## [Task requirements]
Repeat every line, exactly, from the very first through the one where "back_teal += spray(x, z, heading, length, count, k" appears. Add nothing else.

[START OF Collected material]

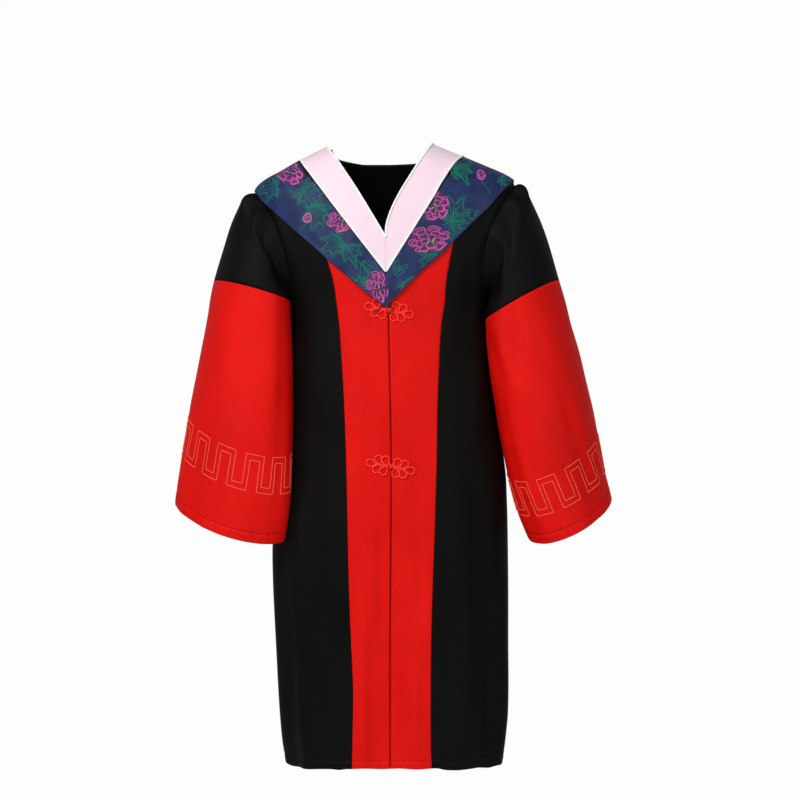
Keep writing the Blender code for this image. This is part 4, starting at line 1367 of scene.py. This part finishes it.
def band_polygon(side, back, margin):
    """The navy band in a front or back view, drawn in by a margin."""
    seam, outer = hood_lines[side]["seam"], hood_lines[side]["outer"]
    rows = slice(HOOD_ROWS_FRONT, None) if back else slice(0, HOOD_ROWS_FRONT + 1)
    one = gown_base(seam[0][rows], seam[1][rows])[:, [0, 2]]
    other = gown_base(outer[0][rows], outer[1][rows])[:, [0, 2]]
    across = other - one
    length = np.linalg.norm(across, axis=1, keepdims=True)
    step = across / length * margin
    ring = np.vstack([one + step, (other - step)[::-1]])
    ring[:, 0] = side * np.maximum(side * ring[:, 0], side * -6.5 * (0 if back else 1) + margin * 0.6)
    return ring


BACK_PEONIES = [(-96, -118, 38, 26, 10), (70, -140, 40, 26, -14), (180, -84, 26, 20, 30)]
BACK_SPRAYS = [
    (-140, -112, 160, 42, 4), (-56, -130, 20, 44, 4), (-30, -160, 200, 36, 3), (112, -126, 30, 42, 4),
    (26, -150, 150, 40, 3), (150, -96, 60, 34, 3), (-180, -86, 40, 36, 3), (-100, -150, -80, 34, 3),
]
back_pink, back_lime, back_teal = [], [], []
for k, (x, z, wide, high, turn) in enumerate(BACK_PEONIES):
    pink, lime = peony(x, z, wide, high, turn, 1.1 * k + 0.3)
    back_pink += pink
    back_lime += lime
for k, (x, z, heading, length, count) in enumerate(BACK_SPRAYS):
    back_teal += spray(x, z, heading, length, count, k + 3)

# Painted shadow: a near-black colour laid on the navy along its seam with the pink band, standing in for the shadow
# beside the piping.
SEAM_PAINTED_SHADOW = (0.002, 0.003, 0.010)
THREAD_HALF = {"teal": 0.62, "pink": 0.85, "lime": 0.7}
hood_sheets = []
for side, word in SIDES:
    lines = hood_lines[side]
    angle, z = band(lines["inner"], lines["seam"], 18)
    points = pull_edges(on_hood(angle, z), 0.2, ("row0", "row1", "col1"))
    pink_band = cloth(
        f"Hood_pink_{word}", points, PINK.material, f"hood_pink_{word}",
        flip=side < 0, thickness=1.2,
    )
    angle, z = band(lines["seam"], lines["outer"], 46)
    points = on_hood(angle, z)
    flat = np.stack([points[..., 0], points[..., 2]], -1).reshape(-1, 2)
    petals = in_peony(flat) * (points[..., 1].ravel() < 0)
    colours = np.zeros((len(flat), 4))
    shade = 0.5 + 0.25 * ripple(flat[:, 0], flat[:, 1], 9, 21)
    plum_low, plum_high = np.array([0.045, 0.014, 0.085]), np.array([0.16, 0.035, 0.17])
    colours[:, :3] = plum_low + (plum_high - plum_low) * shade[:, None]
    colours[:, 3] = 0.75 * petals
    # Painted shadow: the navy's first three columns by the seam take that near-black colour.
    painted_seam_shadow = np.tile(np.arange(47) < 3, len(flat) // 47)
    colours[painted_seam_shadow] = (*SEAM_PAINTED_SHADOW, 0.9)
    points = pull_edges(points, 0.2, ("row0", "row1", "col0"))
    navy_band = cloth(
        f"Hood_navy_{word}", points, NAVY.material, f"hood_navy_{word}",
        flip=side < 0, thickness=1.2, colours=colours,
    )
    front_ring = band_polygon(side, False, 2.2)
    back_ring = band_polygon(side, True, 2.2)
    threads = []
    for colour, material, front_lines, rear_lines, clear in (
        ("teal", TEAL_THREAD, teal_lines, back_teal, True),
        ("pink", PINK_THREAD, pink_lines, back_pink, False),
        ("lime", LIME_THREAD, lime_lines, back_lime, False),
    ):
        half = THREAD_HALF[colour]
        laid = hood_threads(front_lines, front_ring, False, half, 0.35, clear)
        laid += hood_threads(rear_lines, back_ring, True, half, 0.35)
        if laid:
            threads.append(tubes(f"Hood_{colour}_thread_{word}", laid, material.material, sides=5))
    hood_sheets += [(pink_band, f"hood_pink_{word}", []), (navy_band, f"hood_navy_{word}", threads)]
    for kind, key in (("edge", "inner"), ("seam", "seam")):
        angle, z = lines[key]
        points = on_hood(angle, z, 0.75)
        points[0, 0] += side * PIPING_R
        normals = gown_normal(angle, z)
        tubes(
            f"Piping_{kind}_{word}", [(points, normals, PIPING_HALF, PIPING_R)], WHITE_PIPING.material,
            node=f"piping_{kind}_{word}", sides=8,
        )

# ---- frog closures, knots and strands ----


# Loops of one half of a frog: foot along the spine, side, lean to the tip in degrees, length, half width
FROG_LOOPS = [
    (6.8, 1, 24, 18.4, 6.9),
    (6.8, -1, 24, 18.4, 6.9),
    (18.8, 1, 33, 18.0, 6.5),
    (18.8, -1, 33, 18.0, 6.5),
    (26.0, 1, 90, 18.8, 6.7),
]
SPINE_END = 27.0


def teardrop(foot, sign, lean, length, half):
    """A closed loop that starts and ends at a point of the spine, as (along, across)."""
    t = np.linspace(0.02, 2 * np.pi - 0.02, 56)
    reach = length * (1 - np.cos(t)) / 2
    side = half * 1.3 * np.sin(t) * np.sin(t / 2)
    turn = math.radians(lean)
    along = foot + reach * math.sin(turn) + side * math.cos(turn)
    across = reach * math.cos(turn) - side * math.sin(turn)
    return np.stack([along, sign * across], -1)


def frog_lines():
    """The cords of one half, as (along, across) lines and how far each is raised."""
    lines = [(teardrop(*loop), 0.0) for loop in FROG_LOOPS]
    for sign in (1, -1):
        along = np.linspace(BAR_START, SPINE_END, 40)
        across = sign * 1.15 * np.cos((along - FROG_LOOPS[0][0]) * np.pi / 12)
        lines.append((np.stack([along, across], -1), 0.4))
    return lines


def on_front(x, z, out):
    angle = front_angle(x, z)
    return on_gown(angle, z, out + 0 * angle), gown_normal(angle, z)


tilt = math.radians(FROG_TILT)
for place, height in FROG_HEIGHTS.items():
    middle = FROG_MIDDLE_X[place]
    for side, word in SIDES:
        cords = []
        for path, raised in frog_lines():
            along, across = resample(path, 0.6).T
            x = middle + side * along * math.cos(tilt) + across * math.sin(tilt)
            z = height - side * along * math.sin(tilt) + across * math.cos(tilt)
            points, normals = on_front(x, z, FROG_CORD_R + 0.35 + raised)
            cords.append((points, normals, SHOWN_CORD_R, SHOWN_CORD_R))
        tubes(
            f"Frog_{place}_{word}", cords, RED_CORD.material, node=f"frog_{place}_{word}",
            sides=10, twist=0.05, pitch=6.5,
        )
    t = np.linspace(0, 4 * np.pi, 220)
    lean = 0.95 * np.sin(1.5 * t)
    reach = (KNOT_R - 1.2) * (1 + 0.12 * np.sin(3 * t))
    centre, normal = on_front(np.array([middle]), np.array([float(height)]), KNOT_R + 0.3)
    ball = np.stack([reach * np.cos(t) * np.cos(lean), reach * np.sin(lean), reach * np.sin(t) * np.cos(lean)], -1)
    knot = [(centre[0] + ball, unit(ball), 1.35, 1.35)]
    loop = np.radians(np.linspace(205, -25, 30))
    loop_x = middle + 5.4 * np.cos(loop)
    loop_z = height + 5.0 * np.sin(loop)
    points, normals = on_front(loop_x, loop_z, 1.6)
    knot.append((points, normals, 1.2, 1.2))
    tubes(
        f"Frog_{place}_knot", knot, RED_CORD.material, node=f"frog_{place}_knot",
        sides=8, twist=0.05, pitch=5.0,
    )

for word, (x0, z0, x1, z1) in STRANDS.items():
    t = np.linspace(0, 1, 24)
    bow = 1.5 * np.sin(np.pi * t) * (-1 if word == "left" else 1)
    x, z = x0 + (x1 - x0) * t + bow, z0 + (z1 - z0) * t
    points, normals = on_front(x, z, 4.9 - 1.2 * t)
    tubes(
        f"Elastic_{word}", [(points, normals, STRAND_R, STRAND_R)], BLACK_ELASTIC.material,
        node=f"elastic_{word}", sides=8, twist=0.06, pitch=2.4,
    )

# ---- each sheet's cut: flat width and length in metres, and its flat area ----

CUTS = {
    "back": (0.66, 1.21, 0.63),
    "front_left": (0.23, 1.20, 0.205),
    "front_right": (0.23, 1.20, 0.20),
    "facing_left": (0.13, 1.25, 0.115),
    "facing_right": (0.12, 1.25, 0.106),
    "upper_sleeve_left": (0.60, 0.20, 0.063),
    "upper_sleeve_right": (0.64, 0.21, 0.071),
    "lower_sleeve_left": (0.69, 0.46, 0.26),
    "lower_sleeve_right": (0.63, 0.45, 0.247),
    "hood_pink_left": (0.065, 0.57, 0.025),
    "hood_pink_right": (0.065, 0.56, 0.023),
    "hood_navy_left": (0.145, 0.73, 0.064),
    "hood_navy_right": (0.145, 0.74, 0.061),
}
for piece, node in body_sheets:
    width, length, area = CUTS[node]
    extra = trims.get(node, []) + body_trims.get(node, [])
for piece, node, extra in hood_sheets:
    width, length, area = CUTS[node]

# ---- floor, light and camera ----

FLOOR_Z = -1.42
FLOOR_GLOW = 0.20
WHITE = 0.982


def make_floor():
    bpy.ops.mesh.primitive_circle_add(vertices=128, radius=60, fill_type="TRIFAN", location=(0, 0, FLOOR_Z))
    floor = bpy.context.object
    floor.name = "Floor"
    made = Nodes("Floor_paper")
    coordinate = made.add("ShaderNodeTexCoord")
    distance = made.add("ShaderNodeVectorMath", operation="LENGTH")
    made.link(coordinate.outputs["Object"], distance.inputs[0])
    fade = made.add("ShaderNodeMapRange")
    fade.inputs["From Min"].default_value = 0.6
    fade.inputs["From Max"].default_value = 2.0
    made.link(distance.outputs["Value"], fade.inputs["Value"])
    glow = made.add("ShaderNodeEmission")
    glow.inputs["Color"].default_value = (WHITE, WHITE, WHITE * 0.995, 1)
    mix = made.add("ShaderNodeMixShader")
    made.set(Roughness=0.9, Specular_IOR_Level=0.1)
    grain = made.noise(coordinate.outputs["Object"], 40.0, 3.0)
    made.link(made.ramp(grain, (0.90, 0.90, 0.895), (0.94, 0.94, 0.935)), made.shader.inputs["Base Color"])
    rays = made.add("ShaderNodeLightPath")
    made.link(made.spread_linear(rays.outputs["Is Camera Ray"], FLOOR_GLOW, 1.0), glow.inputs["Strength"])
    made.link(fade.outputs["Result"], mix.inputs["Fac"])
    made.link(made.shader.outputs[0], mix.inputs[1])
    made.link(glow.outputs[0], mix.inputs[2])
    made.link(mix.outputs[0], made.tree.nodes["Material Output"].inputs["Surface"])
    floor.data.materials.append(made.material)


def make_world():
    world = bpy.data.worlds.new("Studio")
    bpy.context.scene.world = world
    world.use_nodes = True
    tree = world.node_tree
    lighting = tree.nodes["Background"]
    lighting.inputs[0].default_value = (1, 1, 1, 1)
    lighting.inputs[1].default_value = 0.26
    shown = tree.nodes.new("ShaderNodeBackground")
    shown.inputs[0].default_value = (WHITE, WHITE, WHITE * 0.995, 1)
    shown.inputs[1].default_value = 1.0
    path = tree.nodes.new("ShaderNodeLightPath")
    mix = tree.nodes.new("ShaderNodeMixShader")
    tree.links.new(path.outputs["Is Camera Ray"], mix.inputs[0])
    tree.links.new(lighting.outputs[0], mix.inputs[1])
    tree.links.new(shown.outputs[0], mix.inputs[2])
    tree.links.new(mix.outputs[0], tree.nodes["World Output"].inputs["Surface"])


def area_light(name, place, size, energy):
    light = bpy.data.lights.new(name, "AREA")
    light.shape = "SQUARE"
    light.size = size
    light.energy = energy
    made = bpy.data.objects.new(name, light)
    bpy.context.scene.collection.objects.link(made)
    made.location = place
    made.rotation_euler = (Vector((0, 0, -0.55)) - Vector(place)).to_track_quat("-Z", "Y").to_euler()
    return made


make_floor()
make_world()
area_light("Key", (-1.7, -2.4, 1.5), 0.9, 75)
area_light("Fill", (2.4, -2.9, 0.7), 2.0, 42)
area_light("Left", (-2.9, -1.0, 0.3), 1.2, 7)
area_light("Front", (-0.3, -3.6, 0.2), 2.4, 16)
area_light("Back", (0.8, 3.0, 1.6), 1.6, 62).visible_glossy = False

# The photograph's frame is 800 px wide; the gown's front is 1.85 mm a pixel there
PIXEL = 0.00185
DISTANCE = 9.0
LOOK_DOWN = math.radians(1.0)
FRONT_Y = -0.10
aim = Vector(((400 - 389.5) * PIXEL, FRONT_Y, (150 - 400) * PIXEL))
camera = bpy.data.cameras.new("Camera")
camera.sensor_width = 36
camera.lens = 36 * DISTANCE / (800 * PIXEL)
camera.clip_end = 200
eye = bpy.data.objects.new("Camera", camera)
bpy.context.scene.collection.objects.link(eye)
eye.location = aim + Vector((0, -math.cos(LOOK_DOWN), math.sin(LOOK_DOWN))) * DISTANCE
eye.rotation_euler = (aim - eye.location).to_track_quat("-Z", "Y").to_euler()
bpy.context.scene.camera = eye
bpy.context.scene.view_settings.view_transform = "Standard"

[END OF Collected material]

## [Written answer]
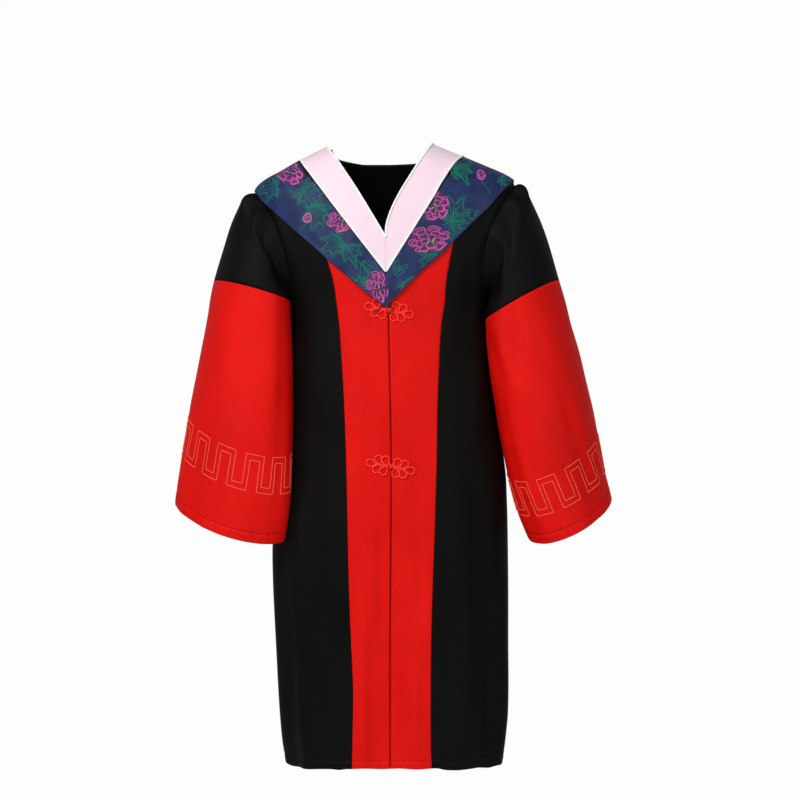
Keep writing the Blender code for this image. This is part 4, starting at line 1367 of scene.py. This part finishes it.
def band_polygon(side, back, margin):
    """The navy band in a front or back view, drawn in by a margin."""
    seam, outer = hood_lines[side]["seam"], hood_lines[side]["outer"]
    rows = slice(HOOD_ROWS_FRONT, None) if back else slice(0, HOOD_ROWS_FRONT + 1)
    one = gown_base(seam[0][rows], seam[1][rows])[:, [0, 2]]
    other = gown_base(outer[0][rows], outer[1][rows])[:, [0, 2]]
    across = other - one
    length = np.linalg.norm(across, axis=1, keepdims=True)
    step = across / length * margin
    ring = np.vstack([one + step, (other - step)[::-1]])
    ring[:, 0] = side * np.maximum(side * ring[:, 0], side * -6.5 * (0 if back else 1) + margin * 0.6)
    return ring


BACK_PEONIES = [(-96, -118, 38, 26, 10), (70, -140, 40, 26, -14), (180, -84, 26, 20, 30)]
BACK_SPRAYS = [
    (-140, -112, 160, 42, 4), (-56, -130, 20, 44, 4), (-30, -160, 200, 36, 3), (112, -126, 30, 42, 4),
    (26, -150, 150, 40, 3), (150, -96, 60, 34, 3), (-180, -86, 40, 36, 3), (-100, -150, -80, 34, 3),
]
back_pink, back_lime, back_teal = [], [], []
for k, (x, z, wide, high, turn) in enumerate(BACK_PEONIES):
    pink, lime = peony(x, z, wide, high, turn, 1.1 * k + 0.3)
    back_pink += pink
    back_lime += lime
for k, (x, z, heading, length, count) in enumerate(BACK_SPRAYS):
    back_teal += spray(x, z, heading, length, count, k + 3)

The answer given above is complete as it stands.